With a few exceptions, Japanese holidays tend to correspond to the birthdays of a handful of emperors. Greenery Day (April 29th), for example, used to be a wink wink nudge nudge acknowledgment of the Emperor Showa and his love of greenery and attacking Pearl Harbor (he’s known as Emperor Hirohito outside of Japan). Recently, the law was changed to allow more blatant celebration of emperors and Greenery Day was moved and April 29th became Showa Day.

My suggestion, therefore, is that June 18th become a holiday as it is the birthday of Emperor Ogimachi who presided over the end of the Warring States Era and, more or less, the start of the Tokugawa Shogunate, which is the era people think about when they think about Samurai. Ogimachi’s reign saw the stabilization of the royal family’s finances and influence and an increase in their power. It could be called Peace Day to mark the end of the Warring States Era.

Quite frankly, he could have eaten children and conditioned his skin with fat rendered from babies and I wouldn’t care; all that matters is the June birthday. I’m selfish that way.

Tex Mex From Tubes and Speaking Nicely

I’ve mentioned before that after I left Albania I was looking for a job with the least amount of responsibility possible. I therefore took a job at Taco Tico, a regional Tex Mex fast food restaurant.

Unfortunately, because I was older and allegedly wiser, I was put on a fast track to shift manager. When I started, my uniform was a polo style shirt and a baseball cap and my job was to not muck up orders on the cash register, not mess up giving out change, clean stuff, and speak nicely to people. The people included fellow employees and customers. It turns out that neither was necessarily easy to speak nicely to.

Customers, especially, have this unreasonable expectation that things should be served promptly and that everything should be clean. However, you should not attempt to make things clean whilst any customers are present. I had a guy tell me he didn’t appreciate me slinging dirty water and a mop around the restaurant whilst he was eating, even though I’d been instructed to go out and clean up the ruins of the lunch rush. Oddly, I managed to say something along the lines of “Sorry, sir. I’ll do that later.” instead of pointing out that he was unreasonable git eating ground meat from a plastic tube that looked like a giant frozen turd and had been delivered by a truck driver which meant that some dirty water on the floor was probably the least of his worries.

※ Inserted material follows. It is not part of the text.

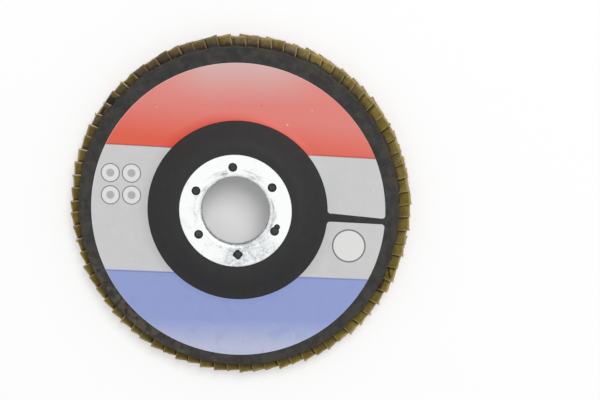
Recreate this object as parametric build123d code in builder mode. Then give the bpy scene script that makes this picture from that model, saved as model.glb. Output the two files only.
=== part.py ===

I was made shift manager without having to take a test, much to the anger of a few employees who’d been trying to get promoted for quite a while. Basically the store manager was using the test–which involved memorizing the exact grams and ounces of each ingredient in each dish–to filter out the employees who worked hard but he didn’t think were particularly bright. As a result of my promotion, I got more money, a short sleeve button down Oxford shirt, a clip on tie and responsibility over money and napkins. Oh, and more resentment from fellow employees–especially when I told one he had to stop ringing up an extra 50 cents worth of sour cream and other toppings on orders in order to run up the bill on obnoxious customers in the drive-thru.

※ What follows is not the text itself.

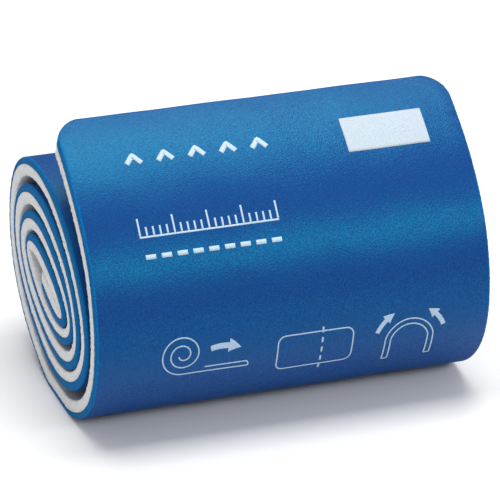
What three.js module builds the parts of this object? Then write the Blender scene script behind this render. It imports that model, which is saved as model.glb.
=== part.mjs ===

My only “Really? Are you serious? Really?” moment came when I had to teach one kid, whose dad was making him work to pay for the insurance and gasoline on his awesome car (an early 1970’s something or other muscle car), how to wash dishes and use both a broom and a push broom. (I remain shocked that anyone would not know how to do any of those, but he was a fast learner and a good employee.)

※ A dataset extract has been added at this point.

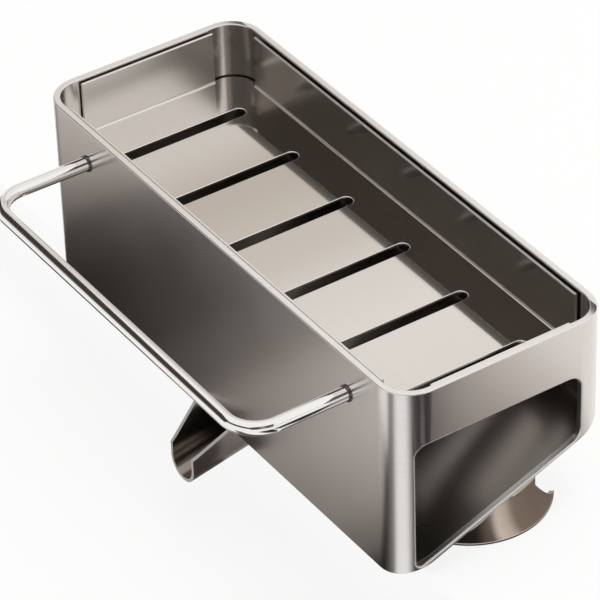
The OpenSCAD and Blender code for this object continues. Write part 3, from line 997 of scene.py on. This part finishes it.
# The counter ends just before the legs, and the spout hangs over its edge, above the ground.
white_paper = paper("white_paper", 0.86)
board_edge, ground_level = -0.036, -0.045
counter_span, ground_span = (-3, 3), (-4, 4)
counter_rings = [flat(counter_span, (board_edge, 3), z) for z in (ground_level, 0.0)]
counter = new_piece(loft("counter_board", counter_rings), white_paper)
ground = new_piece(
    mesh_from("ground", flat(ground_span, ground_span, ground_level), [(0, 1, 2, 3)]), white_paper)
for thing in (counter, ground):
    for face in thing.data.polygons:
        face.use_smooth = False

# A glowing card paints the front wall's reflection of the ground before it: pale, near black, light
# grey, dimmed near the wall as painted shade.
ground_card, floor_front = -0.042, -0.038
card("front_card", flat((-0.9, 0.09), (-0.175, floor_front), ground_card), [
    (-0.34, "#D8D2CD"), (-0.25, "#C9C1BB"), (-0.225, "#A49D97"), (-0.2, "#615C58"),
    (-0.16, "#4A4643"), (-0.122, "#54504D"), (-0.08, "#7D7773"), (-0.045, "#C0B9B4"),
    (-0.005, "#DAD4CF"), (0.03, "#D2CCC7"), (0.056, "#B0AAA5"), (0.074, "#4A4744"),
    (0.086, "#282523")], fade=((-0.14, 0.88), (-0.085, 0.42)))
# A glowing card paints the near corner's reflection of the floor round it: dark, then a white
# streak, then dark again.
card("corner_card", flat((0.09, 0.9), (-0.3, floor_front), ground_card), [
    (-1.90, "#3A3734"), (-1.5, "#76736F"), (-1.28, "#FFFFFF"), (-0.80, "#FFFFFF"),
    (-0.52, "#454240"), (-0.15, "#343130"), (0.0, "#343130")], centre=(0.115, -0.035))
# Beside the corner the painted dark reflection goes on as a glowing wedge on the board, up to the
# start of the end wall.
card("wedge_card", [(0.128, -0.036, 0.0014), (0.5, -0.036, 0.0014), (0.5, 0.228, 0.0014)], [
    (-0.1, "#343130"), (0.0, "#343130"), (0.42, "#3A3634"), (0.52, "#55514E"),
    (0.62, "#8A8480")], centre=(0.118, -0.035))
# A glowing card paints the end wall's reflection of the board beside it, grey near the front and
# white at the back.
card("end_card", flat((0.135, 0.6), (board_edge, 0.4), 0.0008), [
    (board_edge, "#827C78"), (0.02, "#958F8A"), (0.043, "#B0AAA5"), (0.067, "#D2CCC7"),
    (0.099, "#FAF6F3"), (0.4, "#FFFFFF")], axis="Y")
# A glowing card paints the right leg's reflection of the board at its foot: dark, a white streak,
# then warm grey.
card("leg_card", flat((0.1, 0.185), (-0.035, 0.06), 0.0012), [
    (-1.0, "#24201E"), (-0.55, "#2E2926"), (-0.34, "#7A716B"), (-0.2, "#FFFFFF"),
    (-0.1, "#F2ECE7"), (0.1, "#9C928A"), (0.5, "#8F857D"), (1.2, "#6E655F")],
    centre=(0.0955, 0.0065))
# Up in front on the left, a glowing card: the back flap mirrors it by way of the tray, and turns
# dark with this painted reflection.
card("left_card", [(-1.2, 0.1, 0.2), (-0.4, -1.2, 0.2), (-0.3, -1.0, 0.95), (-0.9, 0.1, 0.95)], [
    (0.2, "#C8C2BD"), (0.36, "#6A6460"), (0.5, "#3C3733"), (0.95, "#48423E")], axis="Z")
# Glowing cards before and behind the camera paint the reflection that turns the inner corner at the
# back left dark, with one pale streak.
card("near_card", [(-0.4, -1.2, 0.62), (0.9, -1.0, 0.62), (0.9, -1.0, 1.25), (-0.4, -1.2, 1.25)], [
    (-0.4, "#4A4440"), (0.3, "#46413D"), (0.9, "#4A4542")])
card("far_card", [(0.9, -1.0, 0.45), (1.1, 0.45, 0.45), (1.1, 0.45, 1.6), (0.9, -1.0, 1.6)], [
    (-1.0, "#4A4542"), (-0.6, "#4E4945"), (-0.34, "#9A948F"), (-0.12, "#5E5853"),
    (0.45, "#6A6560")], axis="Y")
# Just over the back flap, a glowing card: the tray's floor mirrors it, a painted reflection that
# widens the dark strip of the flap.
strip_y, strip_low, strip_high = 0.0467, 0.0922, 0.0977
card("rim_card", [
    (-0.35, strip_y, strip_low), (0.127, strip_y, strip_low),
    (0.127, strip_y, strip_high), (-0.35, strip_y, strip_high)], [
    (strip_low, "#55514E"), (strip_high, "#6A6663")], axis="Z")
# Over the tray, a glowing card: its floor mirrors this card as a painted reflection, greyer at the
# left end and white at the right.
card("tray_card", flat((-0.9, 0.7), (0.0, 0.7), 0.35), [
    (-0.5, "#EAE7E3"), (-0.44, "#E6E2DE"), (-0.40, "#D3CBC4"), (-0.33, "#E2DDD8"),
    (-0.29, "#F4F1EE"), (-0.25, "#FAF8F6"), (-0.1, "#F2F0ED"), (0.0, "#FFFFFF"), (0.7, "#FFFFFF")])
# Under the tray, a glowing card: the floor pan mirrors it as the soft painted highlight streak that
# shows in the window.
card("under_card", flat((0.076, 0.096), (-0.014, 0.026), 0.0642), [
    (0.076, "#2A2725"), (0.082, "#C8C4C0"), (0.088, "#F4F1EE"), (0.092, "#8A8581"),
    (0.096, "#2A2725")])

# White where it is seen, and dimmer as light on the object.
world = bpy.data.worlds.new("surround")
bpy.context.scene.world = world
world.use_nodes = True
world.node_tree.nodes.clear()
link = world.node_tree.links.new
fill = add_node(world, "ShaderNodeBackground", inputs={"Color": srgb("#F2F1F0"), "Strength": 0.7})
white = add_node(world, "ShaderNodeBackground", inputs={"Color": (1, 1, 1, 1), "Strength": 1.0})
either = add_node(world, "ShaderNodeMixShader")
link(seen_ray(world), either.inputs["Fac"])
link(fill.outputs[0], either.inputs[1])
link(white.outputs[0], either.inputs[2])
out = add_node(world, "ShaderNodeOutputWorld")
link(either.outputs[0], out.inputs["Surface"])

# One softbox above and behind; reflections see the cards and not the lamp.
top_light = bpy.data.lights.new("top_softbox", "AREA")
top_light.shape, top_light.size, top_light.size_y = "RECTANGLE", 1.2, 0.8
top_light.energy = 14
top = bpy.data.objects.new("top_softbox", top_light)
top.location = (0.2, 0.3, 1.6)
top.rotation_euler = (-top.location).to_track_quat("-Z", "Y").to_euler()
top.visible_glossy = False
bpy.context.scene.collection.objects.link(top)

bpy.context.scene.view_settings.view_transform = "Standard"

I also got a lot more scrutiny from my boss, who seemed intent on the idea of me eventually moving into proper management. I, of course, said, “No, damn you. I’m going to get a Ph.D. in literature. That’s where the real future is.” (That actually turned out to be a better decision than it sounds as that boss was eventually fired for messing about with the menu too much. More on why I don’t have a Ph.D. some other day.)

All in all, I was glad I worked fast food at least once. In fact, I believe every person should work fast food and/or retail jobs at least once in their lives. It teaches you a lot about people and yourself, It also teaches you to avoid ever working fast food again.

The Fine Art of Loafing and Leaving Well Enough Alone

Today I was so lazy I actually offended myself. I did a little writing, a little reading and studied a little but mostly I did a lot of loafing. Occasionally I stared at the list of things I’d hoped to accomplish today and basically went “Isn’t it pretty to think so?” and went back to loafing.

This is partly because Friday was one of my more hectic days at work. It was a testament to what happens when you make the mistake of trying to change things that worked well in the past and have been running more-or-less smoothly. It was also a testament to the dread that the changes will fall apart and everyone, including you, will blame you.

Several years ago we (the foreign English teaching staff at the school) got tired of the available textbooks for our second year (11th grade) high school classes and instead decided to make our own materials. Our original plan was to collaborate on materials but the pressures of work (we are each in charge of the curriculum for a grade) kept the rest of us busy and the materials more or less became the vision of whichever teacher happened to be in charge of the grade at the time. This kept a supply of fresh material but also required that we either recycle past materials or go absolutely nuts and make something new.

This year, since I’m in charge and we have three new teachers, I decided to go absolutely nuts (shut up–you know who you are–shut up). I jettisoned an entire term’s worth of my old material and moved second term to first term. This doesn’t seem particularly crazy except we decided to have the students make a two minute commercial for a new invention as their final project. That itself would be fine except we also decided to film the commercials and show them in class on the last day.

This means we’ve basically been experimenting on our students. We’ve been like “Here, take this green pill and the little pink one. Now fly.” (Something like that.) Friday was, after a couple delays to give the students more writing time, the first day of filming. I spent the morning running around securing cameras,; realizing we had three cameras but only two tripods; scratching my head and going “what have I done?“; securing rooms and threatening my own students with failure if they didn’t hurry up; and memorize their scripts. It’s no exaggeration that I was more nervous than the students because if something went wrong, it would effect all four of us and not just me.

Luckily, in my class, I was able to film several commercials over the first two periods of class. Third period I had a break but was still on too much adrenaline to relax completely. Other teachers also managed to film some commercials and the results have been pretty good. By lunch time I was finally able to relax. Unfortunately, I haven’t actually stopped relaxing.

Of course, there’s a still a lot that can go wrong. I have to edit all those together and deliver the edited files to my colleagues. Oh, and I need to make a completely new curriculum for next term. I’ll get right on that, some day. But first I have to loaf.